New Entrants: Robinhood’s prediction market platform, launched one year ago, has achieved annual recurring revenue of $350 million, accounting for about 30% of Kalshi’s total trading volume. Traditional betting platforms like DraftKings and Underdog have also launched their own prediction markets.
Regulatory Battles: Jurisdictional disputes between federal and state authorities are intensifying. The CFTC claims exclusive jurisdiction over event contracts, while several states consider prediction markets’ sports contracts as essentially gambling. Reports indicate multiple states have filed lawsuits, and Congress is pushing legislation. On April 2, the CFTC and Department of Justice filed federal lawsuits against Arizona, Connecticut, and Illinois. On April 6, the US Third Circuit Court of Appeals, in a 2:1 ruling, supported Kalshi, ruling that its event contracts are “swaps” under the Commodity Exchange Act, affirming the CFTC’s exclusive regulatory authority.
Conclusion
The competition between Kalshi and Polymarket is not a traditional “winner-takes-all” scenario. Two very different paths—one under federal regulation with centralized compliance, and the other crypto-native with global decentralized operations—are evolving in parallel within the same sector.
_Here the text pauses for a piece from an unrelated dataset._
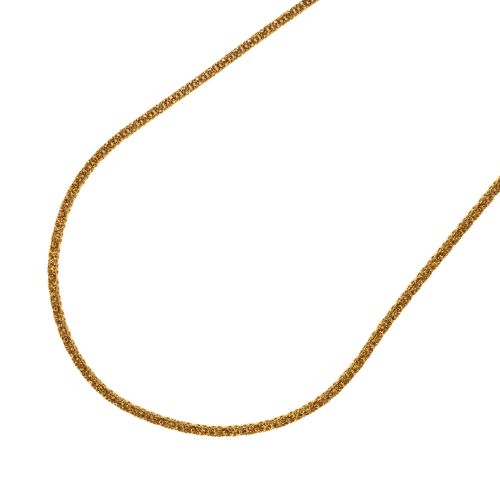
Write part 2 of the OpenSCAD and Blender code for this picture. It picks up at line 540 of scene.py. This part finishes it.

The valuation gap of $22 billion versus $15 billion, the monthly trading volume difference of $5.42 billion versus $1.99 billion, and the US market share of 89% versus 7% are a static snapshot as of early May 2026. But as Polymarket’s negotiations with the CFTC remain uncertain and regulatory battles at federal and state levels continue, the value of this snapshot lies not in providing a final answer but in clearly defining the key variables of competition: who can first achieve the optimal balance among regulatory certainty, institutional trust, and global liquidity, and thus truly shape the next phase of the market landscape.